### DIRECTIONS
Extract the listing in its entirety, keeping each line identical to the original.

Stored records
====

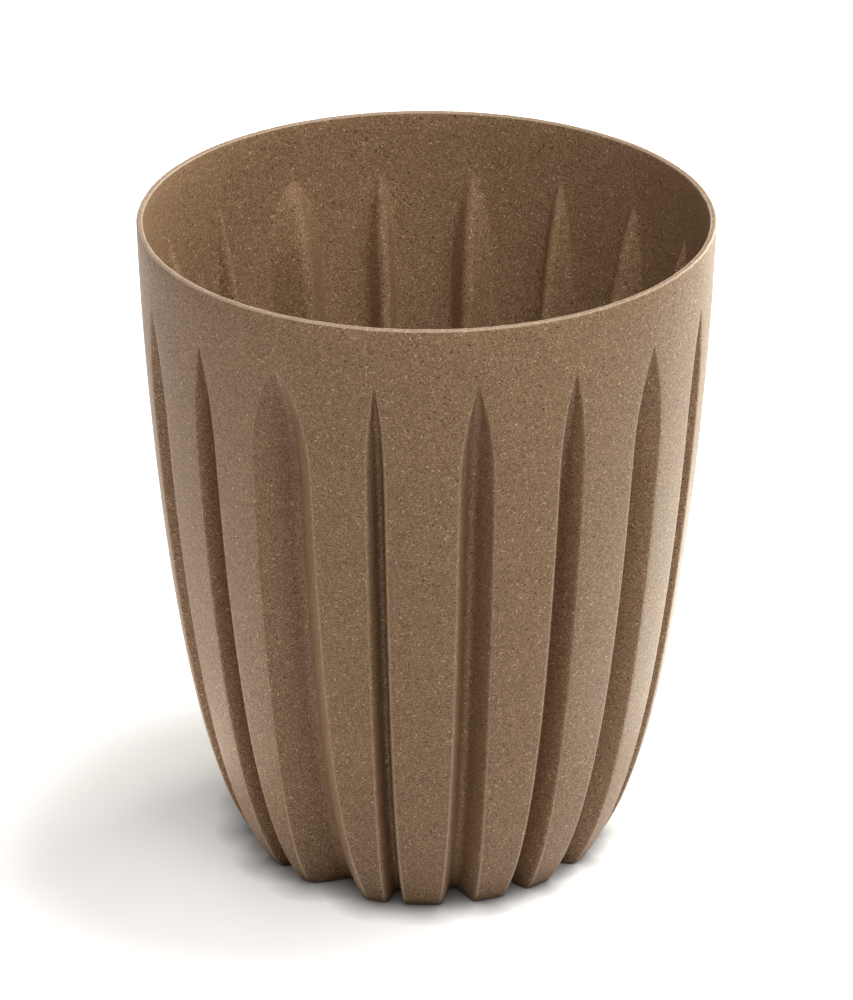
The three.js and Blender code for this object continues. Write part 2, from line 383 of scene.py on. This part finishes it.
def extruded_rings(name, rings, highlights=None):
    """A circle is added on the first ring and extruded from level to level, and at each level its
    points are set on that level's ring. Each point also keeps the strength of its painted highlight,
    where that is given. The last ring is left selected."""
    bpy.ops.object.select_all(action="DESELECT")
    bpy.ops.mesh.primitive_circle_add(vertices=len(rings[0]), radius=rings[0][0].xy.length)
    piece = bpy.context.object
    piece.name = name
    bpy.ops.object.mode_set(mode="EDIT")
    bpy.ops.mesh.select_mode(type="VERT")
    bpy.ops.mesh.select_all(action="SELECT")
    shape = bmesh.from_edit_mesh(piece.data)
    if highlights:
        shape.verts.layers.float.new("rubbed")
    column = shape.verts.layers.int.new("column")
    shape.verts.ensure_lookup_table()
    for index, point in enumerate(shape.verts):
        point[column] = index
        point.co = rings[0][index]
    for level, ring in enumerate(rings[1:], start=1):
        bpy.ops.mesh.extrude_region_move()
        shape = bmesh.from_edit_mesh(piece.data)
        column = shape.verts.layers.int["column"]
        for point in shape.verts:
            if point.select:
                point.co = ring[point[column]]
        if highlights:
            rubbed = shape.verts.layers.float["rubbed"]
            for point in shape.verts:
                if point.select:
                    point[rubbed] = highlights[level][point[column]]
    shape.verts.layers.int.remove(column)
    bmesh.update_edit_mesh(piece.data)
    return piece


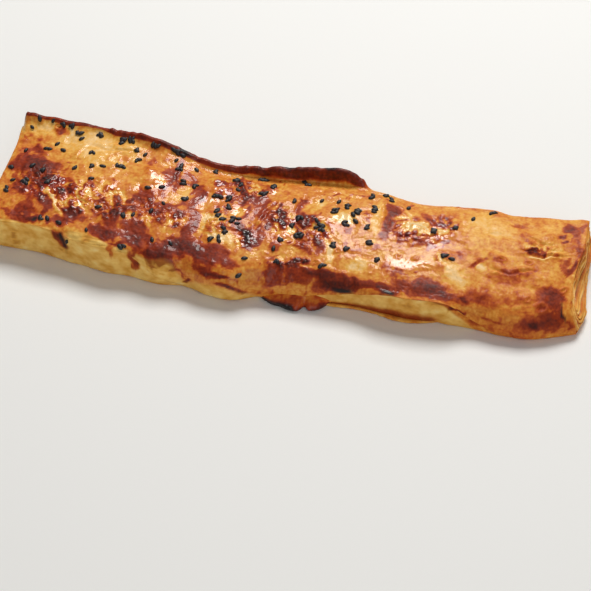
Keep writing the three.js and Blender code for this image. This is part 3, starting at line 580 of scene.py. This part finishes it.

====

### RESULT OF THE EXERCISE
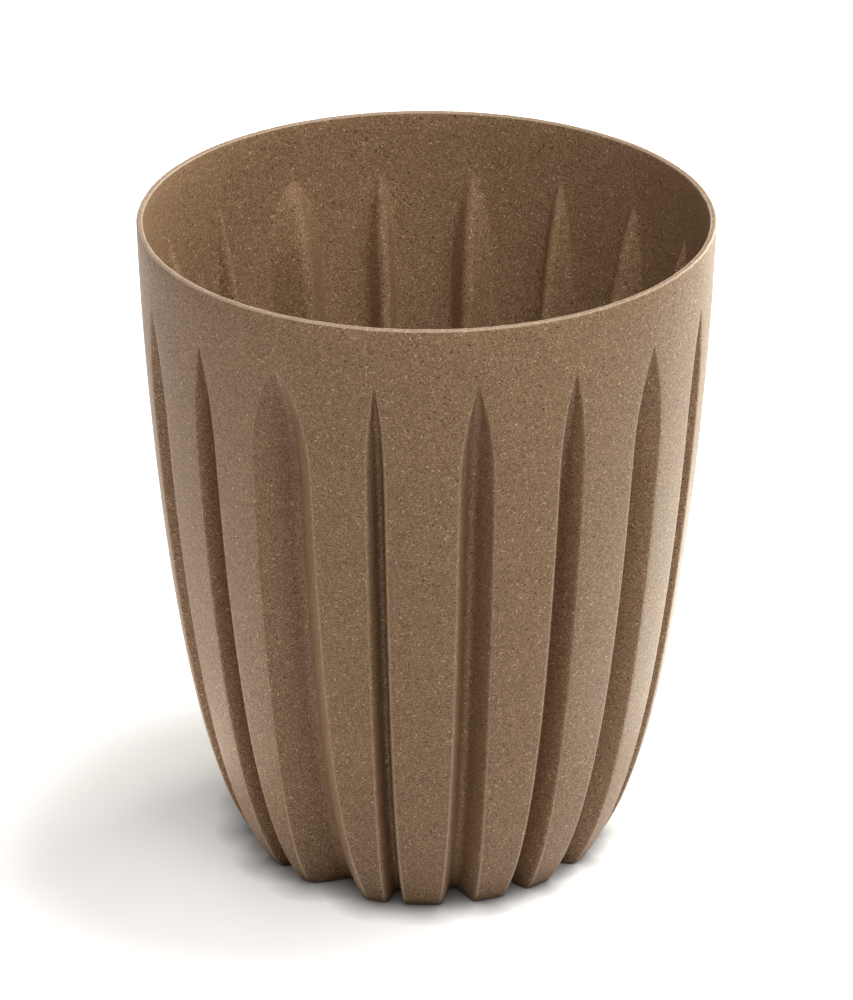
The three.js and Blender code for this object continues. Write part 2, from line 383 of scene.py on. This part finishes it.
def extruded_rings(name, rings, highlights=None):
    """A circle is added on the first ring and extruded from level to level, and at each level its
    points are set on that level's ring. Each point also keeps the strength of its painted highlight,
    where that is given. The last ring is left selected."""
    bpy.ops.object.select_all(action="DESELECT")
    bpy.ops.mesh.primitive_circle_add(vertices=len(rings[0]), radius=rings[0][0].xy.length)
    piece = bpy.context.object
    piece.name = name
    bpy.ops.object.mode_set(mode="EDIT")
    bpy.ops.mesh.select_mode(type="VERT")
    bpy.ops.mesh.select_all(action="SELECT")
    shape = bmesh.from_edit_mesh(piece.data)
    if highlights:
        shape.verts.layers.float.new("rubbed")
    column = shape.verts.layers.int.new("column")
    shape.verts.ensure_lookup_table()
    for index, point in enumerate(shape.verts):
        point[column] = index
        point.co = rings[0][index]
    for level, ring in enumerate(rings[1:], start=1):
        bpy.ops.mesh.extrude_region_move()
        shape = bmesh.from_edit_mesh(piece.data)
        column = shape.verts.layers.int["column"]
        for point in shape.verts:
            if point.select:
                point.co = ring[point[column]]
        if highlights:
            rubbed = shape.verts.layers.float["rubbed"]
            for point in shape.verts:
                if point.select:
                    point[rubbed] = highlights[level][point[column]]
    shape.verts.layers.int.remove(column)
    bmesh.update_edit_mesh(piece.data)
    return piece


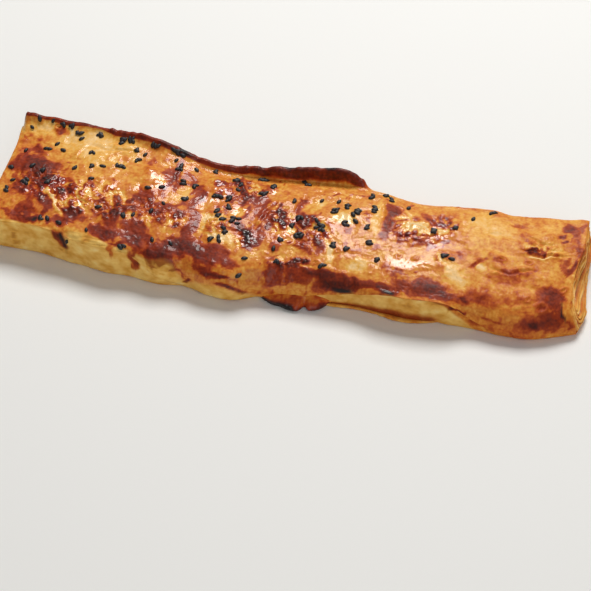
Keep writing the three.js and Blender code for this image. This is part 3, starting at line 580 of scene.py. This part finishes it.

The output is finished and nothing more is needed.